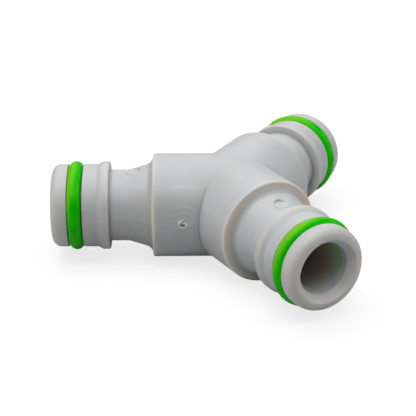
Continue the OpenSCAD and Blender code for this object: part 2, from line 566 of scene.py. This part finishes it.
class Nodes:
    """Short way to add nodes to one material."""

    def __init__(self, name):
        self.material = bpy.data.materials.new(name)
        self.material.use_nodes = True
        self.tree = self.material.node_tree
        self.tree.nodes.clear()

    def add(self, kind, inputs=None, **settings):
        """A new node. An input that is another node's output is linked, and any other is set."""
        node = self.tree.nodes.new(kind)
        for key, value in settings.items():
            setattr(node, key, value)
        for key, value in (inputs or {}).items():
            if isinstance(value, bpy.types.NodeSocket):
                self.tree.links.new(value, node.inputs[key])
            else:
                node.inputs[key].default_value = value
        return node

    def math(self, operation, first, second=0.0):
        return self.add("ShaderNodeMath", {0: first, 1: second}, operation=operation).outputs[0]

    def product(self, first, *others):
        for other in others:
            first = self.math("MULTIPLY", first, other)
        return first

    def vector(self, operation, *vectors):
        """The number that comes from one or two vectors, such as a length or a dot product."""
        inputs = dict(enumerate(vectors))
        return self.add("ShaderNodeVectorMath", inputs, operation=operation).outputs["Value"]

    def spread(self, value, low, high, to_low, to_high):
        """Takes the range between low and high softly to another range."""
        names = {"Value": value, "From Min": low, "From Max": high, "To Min": to_low, "To Max": to_high}
        return self.add("ShaderNodeMapRange", names, interpolation_type="SMOOTHSTEP").outputs[0]

    def spread_mm(self, measure, low, high, to_low, to_high):
        """The same for a measure on the object, with low and high in millimetres."""
        return self.spread(measure, low * MM, high * MM, to_low, to_high)

    def band(self, measure, start, full, past_full, end):
        """1 between two measures in millimetres, with soft edges, and 0 outside."""
        rise = self.spread_mm(measure, start, full, 0.0, 1.0)
        return self.product(rise, self.spread_mm(measure, past_full, end, 1.0, 0.0))

    def bump(self, height, strength, depth, normal=None):
        """Normals of a relief whose depth is in millimetres."""
        inputs = {"Height": height, "Strength": strength, "Distance": depth * MM}
        if normal is not None:
            inputs["Normal"] = normal
        return self.add("ShaderNodeBump", inputs).outputs["Normal"]

    def mix(self, share, first, second):
        """A mix of two colours. Inputs 6 and 7 and output 2 are the node's colour sockets."""
        return self.add("ShaderNodeMix", {0: share, 6: first, 7: second}, data_type="RGBA").outputs[2]

    def noise(self, spot, scale, detail, roughness):
        names = {"Vector": spot, "Scale": scale, "Detail": detail, "Roughness": roughness}
        return self.add("ShaderNodeTexNoise", names).outputs["Fac"]

    def finish(self, shader):
        output = self.add("ShaderNodeOutputMaterial")
        self.tree.links.new(shader, output.inputs["Surface"])
        return self.material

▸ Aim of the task
Select all lines in the listing that include the word "object".

▸ Result
Continue the OpenSCAD and Blender code for this object: part 2, from line 566 of scene.py. This part finishes it.
        """The same for a measure on the object, with low and high in millimetres."""